Après cinq ans d’études supérieures, Red est toujours à la recherche d’un travail et lutte chaque jour contre l’exclusion. Lentement, il s’éloigne d’Anna, l’amour de sa vie. Suite à une lettre lui signifiant sa radiation, il se rend à l’Agence pour l’Emploi, où on lui refuse un rendez-vous. N’ayant plus rien à perdre, il prend alors en otage le personnel et le public.
Et alors ?
Bien des passeurs par la case mode emploi se reconnaîtront sans doute dans ce personnage de cadre qui n’en peut plus mais qui, lui, passe à l’acte. En montrant la mécanique infernale qui plonge le chômeur diplômé et, en prime, faisant partie de la minorité dite visible, dans la déprime, Vaurien décrit, à la manière d’un thriller avec un personnage principal arborant le dérisoire masque Anonymous, le ras-le-bol bureaucratique qui résonne particulièrement, même si le tournage ne date pas d’hier, dans ces époques « macroniennes ». Mehdi Senoussi souligne : « Je ne peux m’empêcher de faire le parallèle entre le personnage de Redouane et ma propre expérience. Combien de personnes ont connu ces moments de doute ? Les nuits sont plus longues que les jours et les jours plus sombres que les nuits. Combien d’hommes et de femmes puisent au fond d’eux-mêmes la force de continuer à avancer, à se battre et ne pas céder ? Je me sens proche de cet homme. Je pourrais être lui ! Il peut être n’importe qui ! Demain, cela peut être vous ! Le chômage est au cœur de l’actualité.
Signe des temps, ce premier film engagé ne sort que dans une quarantaine de salles en France, les grands réseaux de distribution préférant sans doute miser sur les films de divertissement que de mettre un peu de sel sur les blessures béantes de la société française.
Vaurien n’est pas un « grand » film de cinéma, pénalisé par un montage parfois sinueux, des retours dans le passé un peu trop systématiques, des séquences de cauchemar parfois mal amenées. Sans oublier l’évocation de la maladie de l’animatrice( campée par Romane Bohringer portant le rôle de sa seule voix) et qui apporte une touche de pathos inutile à la dramaturgie. Pour autant, c’est un opus qui touche au cœur car le réalisateur a eu l’astuce, dans la tradition des comédies
italiennes, de glisser de l’humour, souvent noir, dans ce huit-clos social et de clore l’histoire par un rebondissement pas toujours vraisemblable mais porteur d’espoir.

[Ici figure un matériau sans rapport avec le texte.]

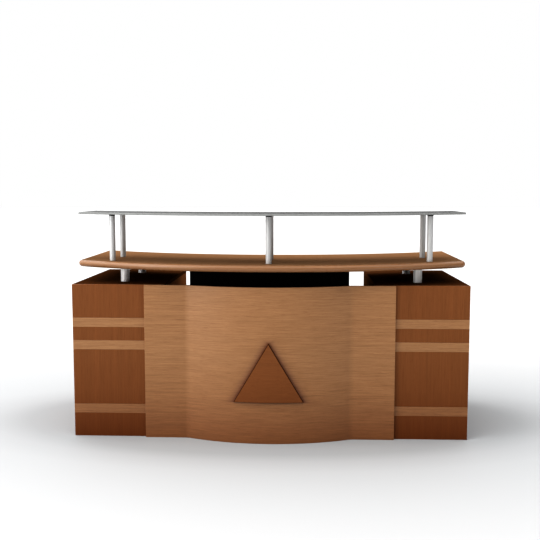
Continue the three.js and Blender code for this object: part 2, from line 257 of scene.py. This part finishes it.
def ease(piece, width, steps=2):
    """Takes the sharpness off every edge and smooths what is left."""
    sharp = math.radians(40)
    bpy.ops.object.select_all(action="DESELECT")
    bpy.context.view_layer.objects.active = piece
    piece.select_set(True)
    bpy.ops.object.mode_set(mode="EDIT")
    bpy.ops.mesh.select_mode(type="EDGE")
    bpy.ops.mesh.select_all(action="DESELECT")
    bpy.ops.mesh.edges_select_sharp(sharpness=sharp)
    bpy.ops.mesh.bevel(offset=width, segments=steps, clamp_overlap=True)
    bpy.ops.object.mode_set(mode="OBJECT")
    smooth(piece)


def smooth(piece):
    """Smooth shading that leaves the flat faces flat."""
    bpy.ops.object.select_all(action="DESELECT")
    bpy.context.view_layer.objects.active = piece
    piece.select_set(True)
    bpy.ops.object.shade_smooth_by_angle(angle=math.radians(62))
    piece.modifiers.new("even", "WEIGHTED_NORMAL")
    piece.modifiers["even"].keep_sharp = True
    bpy.ops.object.modifier_apply(modifier="even")


def fit(piece, finish, slot, body, *nodes):
    """Gives a piece its finish and its place on the counter, for the joinery it stands for."""
    piece.data.materials.clear()
    piece.data.materials.append(finish)
    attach(piece, body)
    if nodes:
        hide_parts(*nodes)


dark_tones = (0.200, 0.0785, 0.0262), (0.212, 0.0838, 0.0284), (0.225, 0.0895, 0.0306)
dark_upright = veneer(
    "dark veneer, grain upright", *dark_tones, (260, 260, 4), figure=0.045, pores=0.15
)
dark_level = veneer(
    "dark veneer, grain along the counter", *dark_tones, (4, 260, 260), figure=0.045, pores=0.15
)
inner_upright = veneer(
    "dark veneer, dull inside", *dark_tones, (260, 260, 4), gloss=0, figure=0.045, pores=0.15
)
# Painted shade: a copy of the dark veneer made almost black for the right pedestal's inner side,
# which lies in shadow.
shade_dark_upright = veneer(
    "dark veneer, painted shade",
    (0.038, 0.015, 0.0050), (0.042, 0.017, 0.0057), (0.046, 0.019, 0.0063), (260, 260, 4),
    gloss=0, figure=0.045,
)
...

Il est servi par une distribution juste et pas tapageuse : en chômeur ironique et revenu de tout, Carlo Brandt est impeccable avec son visage marqué et ses répliques qui claquent (du style « quant à prendre des risques, il n’a qu’à braquer une banque ») quand Steve Tran, plutôt découvert par des comédies, joue un geek perdu dans son monde et qui a l’air de découvrir la violence sociale.

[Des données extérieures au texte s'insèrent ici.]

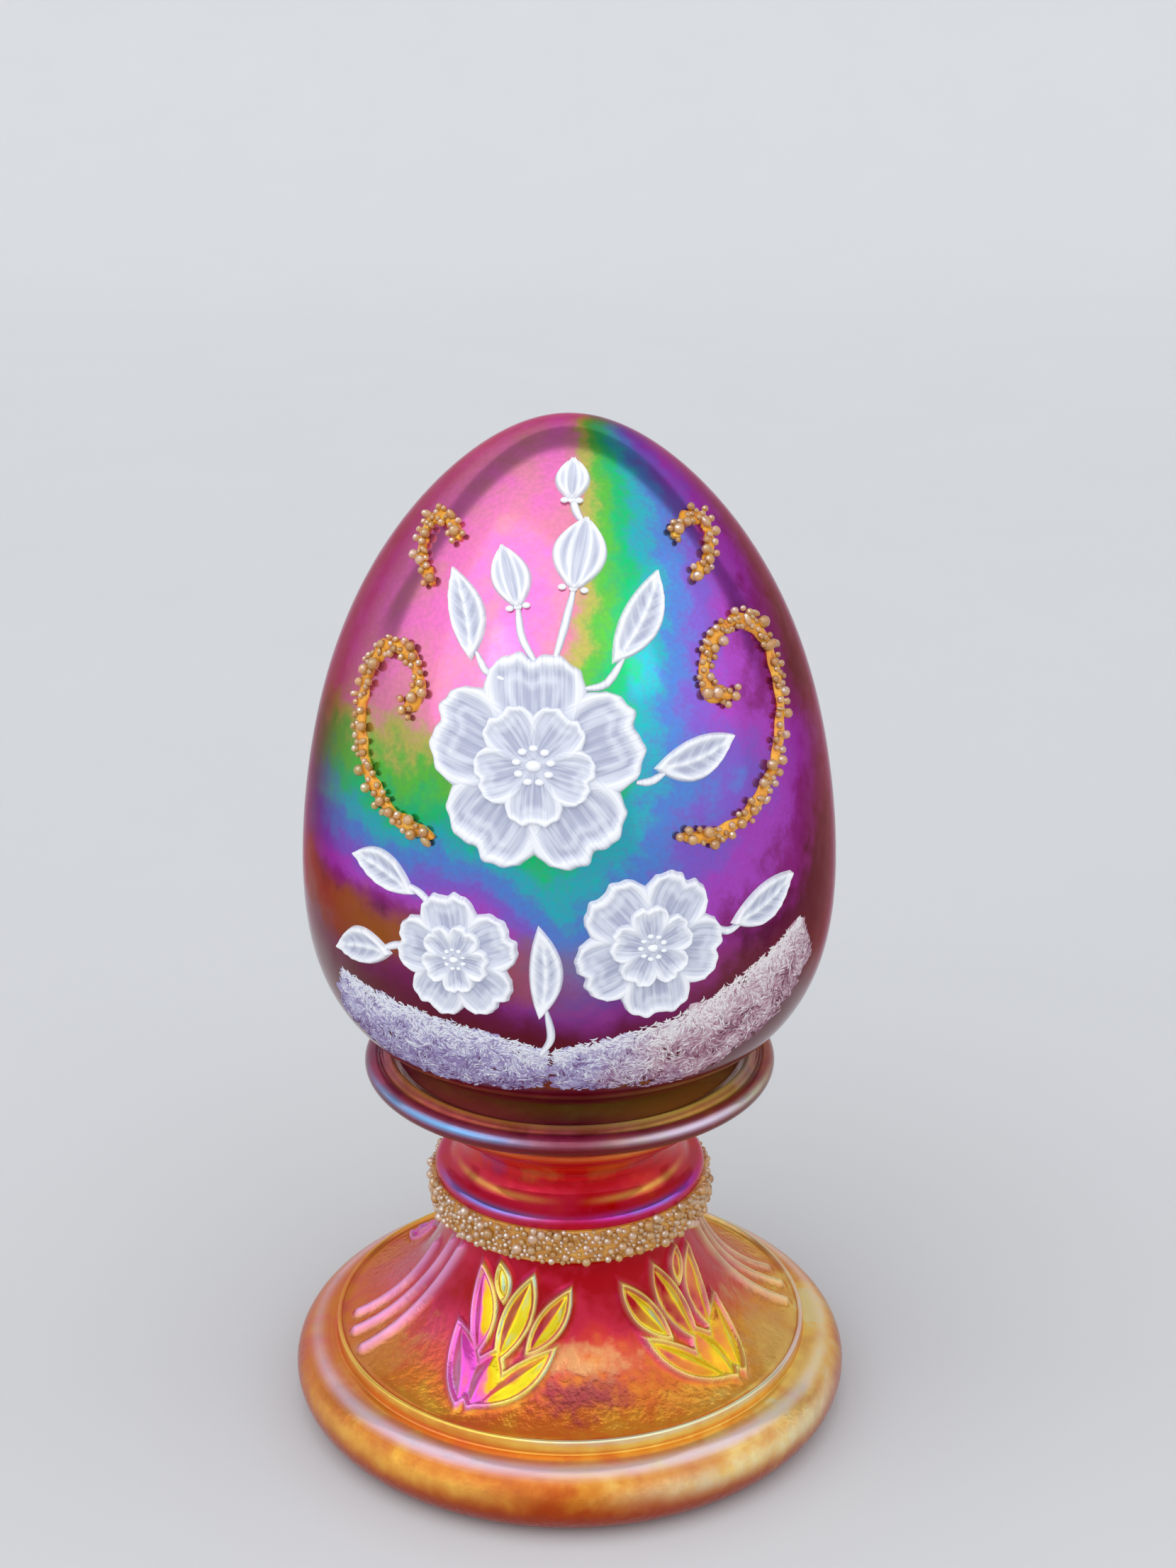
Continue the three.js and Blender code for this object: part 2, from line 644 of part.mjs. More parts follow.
/** A thin strip of dabbed enamel with a ragged edge. */
function drift(item) {
  const path = new THREE.SplineCurve(item.points.map(drawnPoint));
  const columns = 4;
  const points = [];
  const triangles = [];
  for (const offset of [FIT_GAP + DRIFT_THICKNESS, FIT_GAP]) {
    for (let i = 0; i <= item.steps; i += 1) {
      const place = path.getPoint(i / item.steps);
      const tangent = path.getTangent(i / item.steps);
      const swell = Math.sin(Math.PI * (0.12 + (0.76 * i) / item.steps)) ** 0.5;
      const ragged = item.width * drawnScale * swell * (0.86 + 0.28 * spread(i, 9));
      for (let j = 0; j <= columns; j += 1) {
        const aside = ragged * (0.5 - j / columns);
        const length = place.y + tangent.x * aside;
        const azimuth = eggSurface.azimuthAt(place.x - tangent.y * aside, length);
        points.push(eggSurface.point(azimuth, length, offset));
      }
    }
  }
  const row = columns + 1;
  const sheet = row * (item.steps + 1);
  const quad = (a, b, c, d) => triangles.push([a, b, c], [a, c, d]);
  for (let i = 0; i < item.steps; i += 1) {
    for (let j = 0; j < columns; j += 1) {
      const a = i * row + j;
      quad(a, a + 1, a + 1 + row, a + row);
      quad(sheet + a, sheet + a + row, sheet + a + row + 1, sheet + a + 1);
    }
    const low = i * row;
    const high = low + columns;
    quad(low, low + row, sheet + low + row, sheet + low);
    quad(high, sheet + high, sheet + high + row, high + row);
  }
  const end = item.steps * row;
  for (let j = 0; j < columns; j += 1) {
    quad(j, sheet + j, sheet + j + 1, j + 1);
    quad(end + j, end + j + 1, sheet + end + j + 1, sheet + end + j);
  }
  return geometryFrom(solidFrom(indexed(points, triangles)));
}

// Assembly

const stand = new THREE.Group();
stand.add(mesh('pedestal_stand', pedestalStand(), amberGlass));
stand.add(mesh('neck_bead_band', neckBeadBand(), goldBeads));

const egg = new THREE.Group();
egg.add(mesh('egg_shell', eggShell(), rubyGlass));
for (const item of BLOSSOMS) egg.add(mesh(item.name, blossom(item), whiteEnamel));
LEAVES.forEach((item, i) => egg.add(mesh(`leaf_${i + 1}`, leaf(item), whiteEnamel)));
BUDS.forEach((item, i) => egg.add(mesh(`bud_${i + 1}`, leaf(item), whiteEnamel)));
for (const item of SCROLLS) egg.add(mesh(item.name, goldScroll(item), goldBeads));
for (const item of DRIFTS) egg.add(mesh(item.name, drift(item), paleStipple));

const glassEgg = new THREE.Group();
glassEgg.add(stand, egg);

export default glassEgg;
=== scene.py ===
"""Glass egg on a pressed pedestal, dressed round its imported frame.

A hollow blown ruby egg with an iridescent skin, raised white enamel and beaded gold lines rests in the
cup of an amber to ruby glass pedestal. Sizes are in millimetres and become metres when a mesh is made.
+Z is up and the decorated front faces -Y.
"""

import logging
import math
from collections.abc import Callable, Sequence
from dataclasses import dataclass, field
from enum import Enum
from itertools import product

import bpy
import numpy as np
from mathutils import Matrix, Vector


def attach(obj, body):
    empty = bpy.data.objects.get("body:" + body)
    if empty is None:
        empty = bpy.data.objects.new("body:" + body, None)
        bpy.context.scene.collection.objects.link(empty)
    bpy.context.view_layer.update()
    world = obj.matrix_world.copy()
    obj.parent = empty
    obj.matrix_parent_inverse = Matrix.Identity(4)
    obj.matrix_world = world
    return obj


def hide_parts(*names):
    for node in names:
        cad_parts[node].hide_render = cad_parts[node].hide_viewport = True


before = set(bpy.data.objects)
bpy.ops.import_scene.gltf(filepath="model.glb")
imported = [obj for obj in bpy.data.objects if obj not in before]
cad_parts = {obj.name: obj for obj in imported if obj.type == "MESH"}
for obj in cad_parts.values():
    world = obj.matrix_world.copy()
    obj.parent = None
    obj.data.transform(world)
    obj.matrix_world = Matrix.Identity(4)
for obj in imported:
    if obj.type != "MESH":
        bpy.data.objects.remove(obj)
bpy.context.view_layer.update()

MM = 0.001
PHOTO_HEIGHT_PX = 2212
ROUNDING_STEPS = 4
LONGEST_CUT = 0.49
WELD = 0.002 * MM
Array = np.ndarray
Random = np.random.Generator
Colour = tuple[float, float, float, float]
Point = tuple[float, float]
Spot = tuple[float, float, float]
Stops = Sequence[tuple[float, Colour]]
Pick = Callable[[Random], Point]
Piece = bpy.types.Object
Material = bpy.types.Material
Socket = bpy.types.NodeSocket

log = logging.getLogger("glass_egg")


class Slot(Enum):
    """The record's material slots."""

    AMBER_GLASS = "amber_glass"
    RUBY_GLASS = "ruby_glass"
    GOLD_BEADS = "gold_beads"
    WHITE_ENAMEL = "white_enamel"
    PALE_STIPPLE = "pale_stipple"


class Body(Enum):
    """The two loose pieces of glass."""

    STAND = "stand"
    EGG = "egg"


# Small tools


def tone(red: int, green: int, blue: int) -> Colour:
    """Turns a screen colour, 0 to 255 a channel, into the linear colour that a shader takes."""
    def linear(level: int) -> float:
        """One channel."""
        share = level / 255
        return share / 12.92 if share <= 0.04045 else ((share + 0.055) / 1.055) ** 2.4

    return (linear(red), linear(green), linear(blue), 1.0)


def stops(*rows: tuple[float, int, int, int]) -> Stops:
    """The stops of a ramp, from each one's place and screen colour."""
    return tuple((at, tone(*channels)) for at, *channels in rows)


def smoothstep(values: Array, low: float, high: float) -> Array:
    """Eases from 0 at low to 1 at high."""
    share = np.clip((values - low) / (high - low), 0, 1)
    return share * share * (3 - 2 * share)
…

Et puis, il y a le réalisme de certains moments qui fait mouche et touche le spectateur : les altercations entre Josiane, la vieille cadre de Pôle emploi et Madjid, le
beur diabétique; la veulerie du directeur de l’agence, campé par Jean-Michel Fête, qui s’écroule devant le preneur d’otage mais roule des mécaniques quand on l’interviewe après le dénouement de l’affaire…
Tout cela fait la force d’un film qui défend l’humain contre la mécanique administrative froide en mettant des visages et des moments de vie derrière les froides statistiques médiatisées. Anticipant certaines critiques, Mehdi Senoussi (ci-dessus à droite sur le plateau) a une formule juste : « Petit film, grande cause. » Il faut aller le voir aussi pour cette raison.